Di sela-sela kesibukan suasana, terlihat calon presiden, wakil, dan ketua partai dari masing-masing partai berlalu-lalang dan menegur ramah mahasiswa yang hendak memberikan suara sambil ikut mengamati proses pemira tersebut. Bahkan, sempat terlihat  pada waktu senggang tim KPU dan Panitia Pengawas Pemilu (Panwaslu) mengobrol santai dengan calon-calon dari salah satu partai.

Keadaan mulai sibuk pada pukul 11.20 WIB, saat itu mahasiswa yang ingin memberikan suaranya datang lebih banyak, membuat keadaan menjadi tidak kondusif. Tidak ada mahasiswa yang mengantri walaupun ramai, bahkan meja tempat registrasi pemilih dipadati dan beberapa  orang ada yang menempati hingga tali batas pemungutan suara. Keadaan berlangsung hingga istirahat.   

Pemilihan suara diistirahatkan mulai pukul 12.00 - 13.40 WIB, sementara kotak suara diamankan dalam toilet khusus Pusat Operasional Perkuliahan (POP) di gedung D. Tim KPU pada TPS 003 diganti dengan TPS lainnya saat itu. Sekitar pukul 14.30 WIB, TPS 003 sudah mulai sepi hingga resmi ditutup pada pukul 17.00 WIB.

 Penghitungan Suara
Penghitungan suara di TPS 003 baru dimulai pada pukul 19.30 WIB. Hal ini terlambat dari jadwal sebelumnya yakni habis maghrib. Saat itu, ada tiga orang yang mengenakan kemeja hitam (baca : tim KPU), bertugas dalam penghitungan suara tersebut. Satu orang bertugas membaca, satu orang bertugas meletakkan hasil suara yang telah di baca, dan satu orang lainnya bertugas sebagai notulen.
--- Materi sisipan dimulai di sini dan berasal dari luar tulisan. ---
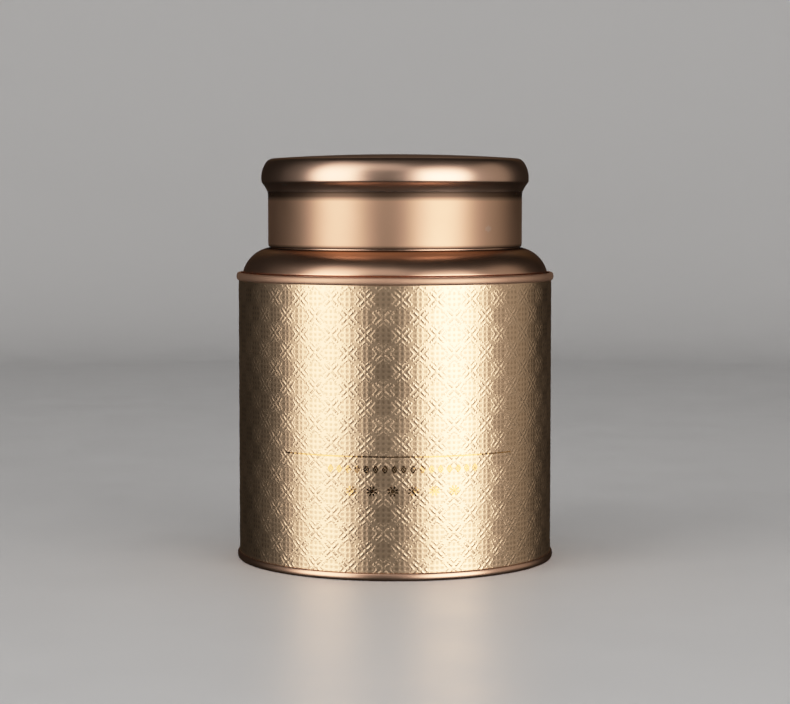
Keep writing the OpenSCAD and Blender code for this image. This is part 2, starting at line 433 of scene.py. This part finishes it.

Pembacaan hasil suara melibatkan lima orang saksi, juga dilihat langsung oleh puluhan mahasiswa dan beberapa orang satpam yang waspada ditempat sekitar. Sebelum memulai penghitungan suara, salah seorang yang bertugas sebagai pembaca hasil menerangkan prosedur yang sesuai dengan AD/ART.

Penghitungan suara memakan waktu satu setengah jam dari total 523 pemilih berdasarkan data absensi pemilih. Keadaan tidak terlalu kondusif, karena sempat beberapa kali terdengar sautan dan sorak-sorai pendukung partai.

“Hidup nomor dua!” teriak salah seorang dari pojok kiri.

“Partai kedaulatan, yes!” saut seseorang lagi.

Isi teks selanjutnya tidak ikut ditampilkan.